It's a microscopic case of mistaken identity. A new study published in PLOS Pathogens has found that a 16th-century mummified child may have actually been infected by an ancient strain of hepatitis B, not smallpox as scientists believed for decades. But the finding, if correct, adds even more mystery as to how this still widespread, often fatal virus has evolved and plagued humanity over centuries.
Image: Gino Fornaciari/University of Pisa
The mummy in question was buried sometime around 1569 in the Basilica of Saint Domenico Maggiore, a 13th-century church in Naples, Italy. Soon after it was exhumed and autopsied in the mid-1980s, scientists concluded the child had smallpox, a now-(mostly)extinct virus that ravaged mankind since at least the heyday of Ancient Egypt.
They settled on smallpox because the child had a clear rash across their arm, body, and face, and also because a tissue sample (taken from one of the rashy bumps) seemed to show egg-shaped particles that resembled pox underneath an electron microscope.
The researchers of this current study, however, performed the same sort of test under the microscope and couldn't find any viral particles, smallpox or no. But when they analysed the DNA of small bone and skin samples from the child's femur, rib and other body parts, they did find bits of DNA belonging to hepatitis B, suggesting the child had long been infected with the virus at the time of his or her death.
Because of that, the researchers speculate, the child's rash, long a hallmark of smallpox, may instead have been a rare childhood condition called Gianotti Crosti syndrome, which is known to be caused by lots of viruses, including hepatitis B.
Image:Gino Fornaciari/University of Pisa
"These data emphasise the importance of molecular approaches to help identify the presence of key pathogens in the past, enabling us to better constrain the time they may have infected humans," senior author Hendrik Poinar, an evolutionary geneticist with the Ancient DNA Center at McMaster University in Canada, said in a statement.
Once the team sequenced the entire genome of the ancient virus, though, things got even weirder. The strain they found in the mummy looked practically indistinguishable from a modern day strain of hepatitis B belonging to the same genotype, with no signs of evolutionary change.

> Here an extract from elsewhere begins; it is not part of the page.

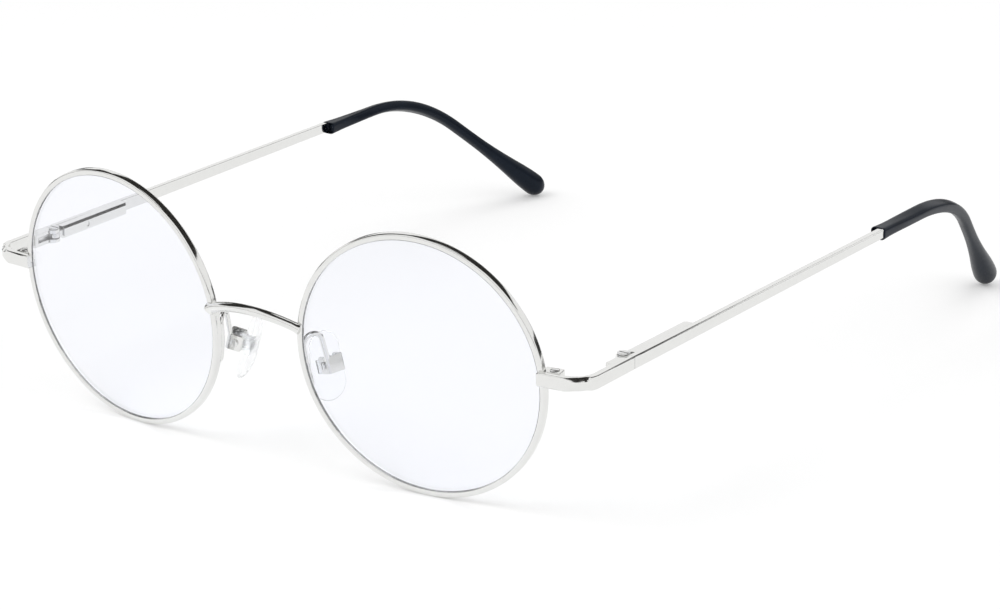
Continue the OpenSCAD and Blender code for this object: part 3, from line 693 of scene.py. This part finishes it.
def endpiece_skin(size):
    """The endpiece's bar, whose bevels widen where the bend has stretched its outer side."""
    bevel = size.endpiece_bevel / MM
    thin = bevel * 0.45
    more = size.bend_bevel / MM - thin
    wide_from = 0.22
    widening = 0.16
    narrowing = 0.3
    angle = FACE_WRAP - 90
    centre = Vector((BEND_X - PIN.x, -END_LEG, 0))
    rings = []
    for y, width in ((0.0, bevel), (-END_LEG * 0.5, (bevel + thin) / 2), (-END_LEG, thin)):
        rings.append([(PIN_INSET - t, y, h) for t, h in bar_outline(END_T, END_H, width)])
    steps = 28
    for k in range(1, steps + 1):
        spin = turn("Z", angle * k / steps)
        along = k / steps
        width = thin + more * smooth((along - wide_from) / widening) * smooth((1 - along) / narrowing)
        outline = bar_outline(END_T, END_H, width)
        rings.append([centre + spin @ Vector((END_BEND_R - t, 0, h)) for t, h in outline])
    spin = turn("Z", angle)
    outline = bar_outline(END_T, END_H, bevel)
    middle = END_BEND_R - END_T / 2
    ends = ((INNER_LEG * 0.5, 1.0), (INNER_LEG - 0.25, 1.0), (INNER_LEG - 0.07, 0.965), (INNER_LEG, 0.88))
    for run, grow in ends:
        rings.append([centre + spin @ Vector((middle - (t - END_T / 2) * grow, -run, h * grow))
                      for t, h in outline])
    return loft(rings)


class EYEWEAR_OT_endpieces(bpy.types.Operator):
    """Build the endpieces that bend back to the hinges, and the blocks that close the rims"""
    bl_idname = "eyewear.endpieces"
    bl_label = "Endpieces"

    def execute(self, context):
        size = context.scene.eyewear_sizes
        skin = endpiece_skin(size)
        edge = size.block_edge / MM
        for side in SIDES:
            make_piece(f"{side}_endpiece_bar", skin, HINGE, side, "silver_metal", "front", f"{side}_endpiece",
                       sharp=25.0)
            softened(f"{side}_upper_barrel", f"{side}_upper_block", "silver_metal", "front", edge, 3)
            softened(f"{side}_lower_barrel", f"{side}_lower_block", "silver_metal", "front", edge, 3)
            softened(f"{side}_closing_screw_head", f"{side}_closing_screw", "screw_steel", "front",
                     size.small_edge / MM)
        return {"FINISHED"}


# Hinges

def coil_skin(size):
    """A hinge spring wound in the room of its packed tube, with closer turns towards its ends."""
    low, high = (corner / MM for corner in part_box("left_hinge_spring"))
    wire_r = size.spring_wire / MM / 2
    outer = (high.x - low.x) / 2
    coil_r = outer - wire_r
    half = (high.y - low.y) / 2 - outer * math.sin(SLOPE) - wire_r
    steps = 16
    count = COIL_TURNS * steps
    path = []
    for k in range(count + 1):
        along = smooth(k / count) * COIL_CROWDING + k / count * (1 - COIL_CROWDING)
        a = FULL_TURN * k / steps
        point = Vector((coil_r * math.cos(a), half * (2 * along - 1), coil_r * math.sin(a)))
        path.append((low + high) / 2 + turn("X", BAR_SLOPE) @ point)
    return tube(path, wire_r, 8)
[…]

That, especially in the microscopic world, is bizarre. Microorganisms tend to evolve (read: mutate) at an alarming rate compared to every living thing else in the world, and viruses even more so. That's why bacteria are staging a frightening comeback against antibiotics and why we need to vaccinate against the flu every single year.
So this could mean one of two things. EIther the researchers screwed up and contaminated their sample somehow (unlikely, they say, due to other evidence supporting the virus' ancient origins). Or hepatitis B is a stodgy exception among viruses. The virus certainly evolved and split off from its ancient relatives at some point in history, but this study suggests the virus may have found and stuck to its niche in the circle of life since at least the 16th century.
The virus might evolve plenty in the short term, the researchers speculate, but these mutations largely don't get passed onto future generations, making it seem as though the virus overall hasn't changed much. That also likely means it will be that much harder to ever figure out when and how we first crossed paths with hepatitis B, at least with current technology.
"The more we understand about the behaviour of past pandemics and outbreaks, the greater our understanding of how modern pathogens might work and spread, and this information will ultimately help in their control," Poinar said.
That's important because hepatitis B, unlike smallpox, still remains one of humankind's worst thorns, despite the availability of a vaccine against it since the 1980s. At least 250 million people are chronically infected with the virus, including up to 2 million in the US and it's estimated to help cause around a million deaths annually, often through chronic liver damage.